PAKISTAN STOCKS TAKING LEAD AMONG CHINA, INDIA
In its recent report Forbes reported that Pakistan stock market business volume has jumped 20 percent in last 12 months and 400 percent increase was witnessed in Pakistan exchange trade funds in last five years that helped PSX to grab top rank leaving Indian and China behind on points table.
Pakistan’s soaring stock exchange will introduce derivatives trading from the middle of 2017. The PSX also plans to launch infrastructure bonds which would be predominantly used for the China-Pakistan Economic Corridor (CPEC) project. Brokers and analysts foresee the benchmark index at 55,000-60,000 points by December 2017.
Despite its positive performance, the PSX needs new avenues of growth and it is hoped by market analysts that its divestment to additional shareholders will bring the much needed innovation. At present, the market does not have an international outlook and does not function at the same level as some of the other top stock exchanges in the world. In order to become a more mature market that is attractive to big international players the entry of a strategic partner was a necessary move. The choice of a Chinese Consortium makes sense given China’s long-term interests in Pakistan’s economy. Only time will tell? whether these promises of growth and innovation will prove true.

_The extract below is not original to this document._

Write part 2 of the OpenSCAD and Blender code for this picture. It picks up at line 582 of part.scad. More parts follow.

Some may argue that letting China take a key stake in PSX is akin to putting all your eggs in one basket. There should be diversity, and Pakistan must balance Chinese influence with that from the West. However, the reality is that the West hasn’t been putting the money where their mouth is, and given the geopolitical headwinds and the rise of global terror, the West isn’t too keen to invest too much in Pakistan in any case. In the meanwhile, the growing Indian influence around Iran, Afghanistan and Central Asia is leaving Pakistan with no option but to woo China, which is the balancing and indeed the driving force in the region. Thus, timing wise this is indeed an opportune moment to invest in PSX which effectively represents the capital market of the country.

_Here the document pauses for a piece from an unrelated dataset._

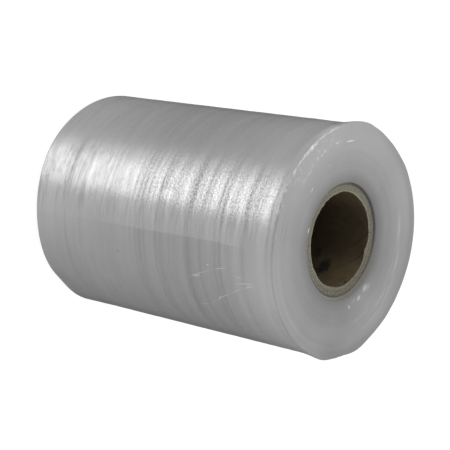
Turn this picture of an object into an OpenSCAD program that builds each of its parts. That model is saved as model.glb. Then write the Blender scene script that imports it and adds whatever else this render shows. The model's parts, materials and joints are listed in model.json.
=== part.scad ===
// A roll of clear protective film, wound tight on a spiral-wound paperboard core.
// It stands on the lower end of its core. Z runs up along the bore, and the origin is
// on the axis at the foot. The end with the flared rim is the upper one.

/* [Core] */
// Diameter of the bore, which slides onto a dispenser's spindle
bore_d = 76; // [60:0.5:80]
// Thickness of the board wall
core_wall = 7; // [4:0.5:10]
// Chamfer left by the saw on the edges of both ends
core_edge = 0.5; // [0.2:0.1:1.5]

/* [Film] */
// Width of the film, which every turn keeps and the core is cut to
film_w = 254; // [200:1:500]
// Diameter over the outermost turn
roll_d = 183; // [160:1:300]
// Slack between the core and the first turn
wind_gap = 0.05; // [0:0.05:0.3]
// How far up the core from its middle the film was wound
wind_shift = 2; // [1:0.1:6]
// How far the outermost turns have crept past the innermost ones
dish = 4; // [0:0.1:8]
// Rounding of the innermost turns' edges, over the core
lip_round = 2; // [0.5:0.1:4]
// Rounding of the outermost turns' edges
rim_round = 0.8; // [0.5:0.1:3]

/* [Flared rim] */
// How much wider the roll is at its upper rim
flare = 0.9; // [0.2:0.1:3]
// Height of the stretch that widens to the rim
flare_h = 9; // [4:0.5:16]

/* [Turns] */
// Number of bands of turns that show on each end, inside the outer band
ring_count = 7; // [3:1:9]
// How far a band of turns stands out or sinks in
ring_depth = 0.35; // [0.1:0.05:0.8]
// Width of the slope from one band to the next
ring_slope = 0.8; // [0.4:0.1:1.2]
// Width of the outer band, whose turns lie a step behind the others
edge_band = 13.5; // [8:0.5:18]
// Depth of the hoops pressed into the side by uneven winding
hoop_depth = 0.35; // [0.1:0.05:0.8]
// Width of the narrowest hoop
hoop_w = 2; // [1.8:0.1:3]
// Width of the slope on either side of a hoop
hoop_slope = 1.2; // [0.6:0.1:1.8]

/* [Hidden] */
$fn = 64;
bore_r = bore_d / 2;
core_r = bore_r + core_wall;
core_len = film_w;
first_r = core_r + wind_gap;
roll_r = roll_d / 2;
rim_r = roll_r + flare;
arc_steps = 3;
// Share of a band's width by which its edges are out of even spacing
uneven_share = 0.28;
// Reach of the end cutters past the faces that they cut
cut_over = 1;
// Height of the outermost turns' lower and upper edges
edge_low = turn_foot(roll_r) - ring_depth;
edge_top = edge_low + film_w;
// The hoops, from the foot up: where each lies as a share of film_w, and how many times hoop_w wide it is
hoops = [
    [0.136, 1.75], [0.212, 1.25], [0.49, 4], [0.54, 1],
    [0.674, 3], [0.72, 1.25], [0.785, 2.5], [0.888, 1.5]
];

// Height of the lower edge of the turn at radius r, before its band's own step
function turn_foot(r) = wind_shift + dish * (r - first_r) / (roll_r - first_r);

// Inner radius of band i, the bands being of uneven width
function band_r(i) =
    let (
        inner = first_r + lip_round,
        outer = roll_r - edge_band,
        uneven = i > 0 && i < ring_count ? uneven_share * sin(i * 105) : 0
    )
    inner + (outer - inner) * (i + uneven) / ring_count;

// How far band i has slipped along the roll
function band_slip(i) = ring_depth * sin(i * 137);

// The lower edges of all bands, from the core outwards
function band_line() = [
    for (i = [0 : ring_count - 1], side = [0, 1])
        let (r = band_r(i + side) + (0.5 - side) * ring_slope)
        [r, turn_foot(r) + band_slip(i)],
    [roll_r - edge_band + ring_slope / 2, turn_foot(roll_r - edge_band) - ring_depth]
];

// A quarter round of radius r about c, from angle a to a + 90
function quarter(c, r, a) = [
    for (i = [0 : arc_steps]) let (t = a + 90 * i / arc_steps) c + r * [cos(t), sin(t)]
];

// One hoop: four points down its slopes and along its floor, from the foot up
function hoop_line(hoop) =
    let (
        middle = edge_low + hoop[0] * film_w,
        half = hoop[1] * hoop_w / 2
    )
    [
        [roll_r, middle - half - hoop_slope / 2],
        [roll_r - hoop_depth, middle - half + hoop_slope / 2],
        [roll_r - hoop_depth, middle + half - hoop_slope / 2],
        [roll_r, middle + half + hoop_slope / 2]
    ];

// The side widening from the body to the rim, in a smooth S
function flare_line() = [
    for (i = [0 : arc_steps])
        let (share = i / arc_steps)
        [roll_r + flare * (1 - cos(180 * share)) / 2, edge_top - rim_round - flare_h * (1 - share)]
];

function raised(line) = [for (p = line) p + [0, film_w]];
function reversed(line) = [for (i = [len(line) - 1 : -1 : 0]) line[i]];

// Half section of the wound film: up the side, in over the upper end, down the bore, out under the lower end
function winding_section() = concat(
    quarter([roll_r - rim_round, edge_low + rim_round], rim_round, -90),
    [for (hoop = hoops) each hoop_line(hoop)],
    flare_line(),
    quarter([rim_r - rim_round, edge_top - rim_round], rim_round, 0),
    reversed(raised(band_line())),
    quarter([first_r + lip_round, wind_shift + film_w - lip_round], lip_round, 90),
    quarter([first_r + lip_round, wind_shift + lip_round], lip_round, 180),
    band_line()
);

// The paperboard tube, sawn off square, with a broken edge inside and outside at both ends
module core_tube() {
    color("tan")
    difference() {
        cylinder(r = core_r, h = core_len);
        translate([0, 0, -cut_over])
            cylinder(r = bore_r, h = core_len + 2 * cut_over);
        core_end_cut();
        translate([0, 0, core_len])
            mirror([0, 0, 1])
                core_end_cut();
    }
}

// What the chamfers take off the lower end of the core, as two rings of triangular section
module core_end_cut() {
    reach = core_edge + 2 * cut_over;
    rotate_extrude() {
        translate([bore_r - cut_over, -cut_over])
            polygon([[0, 0], [reach, 0], [0, reach]]);
        translate([core_r + cut_over, -cut_over])
            polygon([[0, 0], [-reach, 0], [0, reach]]);
    }
}

// The film: one long web whose turns are wound hard on each other, as one solid
module film_winding() {
    color("gainsboro")
    rotate_extrude()
        polygon(winding_section());
}

core_tube();
film_winding();
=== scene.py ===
import json
import math
import bmesh
import bpy
from mathutils import Matrix, Vector, noise


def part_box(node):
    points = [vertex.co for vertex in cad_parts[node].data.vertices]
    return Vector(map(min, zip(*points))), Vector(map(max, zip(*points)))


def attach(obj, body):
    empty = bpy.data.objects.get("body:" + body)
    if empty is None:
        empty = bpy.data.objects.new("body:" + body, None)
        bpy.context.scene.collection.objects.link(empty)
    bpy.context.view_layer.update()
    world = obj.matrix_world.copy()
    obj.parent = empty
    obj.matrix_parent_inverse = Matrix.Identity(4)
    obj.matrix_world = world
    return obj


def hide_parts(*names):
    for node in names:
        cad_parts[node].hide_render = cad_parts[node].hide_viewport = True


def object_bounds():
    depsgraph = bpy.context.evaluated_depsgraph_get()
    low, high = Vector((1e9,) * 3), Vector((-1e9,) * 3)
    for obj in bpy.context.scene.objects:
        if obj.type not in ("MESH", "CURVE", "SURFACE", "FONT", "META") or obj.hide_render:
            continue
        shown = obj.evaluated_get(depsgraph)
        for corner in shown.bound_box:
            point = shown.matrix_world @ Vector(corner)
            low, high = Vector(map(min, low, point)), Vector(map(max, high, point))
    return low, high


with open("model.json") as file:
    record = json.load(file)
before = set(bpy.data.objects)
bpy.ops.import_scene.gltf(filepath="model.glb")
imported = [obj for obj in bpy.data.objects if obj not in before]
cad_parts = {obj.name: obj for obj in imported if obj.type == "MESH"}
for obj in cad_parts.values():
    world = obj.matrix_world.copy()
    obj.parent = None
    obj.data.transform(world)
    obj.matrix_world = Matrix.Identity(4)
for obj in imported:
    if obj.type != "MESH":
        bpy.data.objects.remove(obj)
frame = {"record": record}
cad_low, cad_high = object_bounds()

# The camera. It stands above and beside the upper end of the roll and is turned a
# quarter round its own line of sight, so that the standing roll fills the picture as a
# lying one: -X is up in the picture, and the upper end of the roll is on the right.
rim_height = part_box("film_winding")[1].z
look_from = Vector((-0.2531, -0.8755, rim_height + 0.6320))
look_at = Vector((-0.0177, -0.0779, rim_height - 0.0571))
picture_up = Vector((-1, 0, 0))
sight = (look_at - look_from).normalized()
right = sight.cross(picture_up).normalized()
camera_data = bpy.data.cameras.new("camera")
camera_data.sensor_width = 36
camera_data.lens = 114.11
camera = bpy.data.objects.new("camera", camera_data)
camera.matrix_world = Matrix((right, right.cross(sight), -sight)).transposed().to_4x4()
camera.location = look_from
bpy.context.collection.objects.link(camera)
bpy.context.scene.camera = camera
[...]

Beyond the broader dynamics noted above, the CPEC (China-Pakistan Economic Corridor) initiative is a very specific factor that is expected to positively impact the capital market both directly and indirectly. Therefore, from the strategic investors’ perspective investment into PSX is indeed an attractive proposition.
In conclusion, the divestment of the strategic stake in PSX is a milestone development for the Pakistan capital market and heralds a new era of development and growth of this important plank of the country’s financial sector. At the same time, this transaction demonstrates the increasingly close economic and financial relationship between Pakistan and China.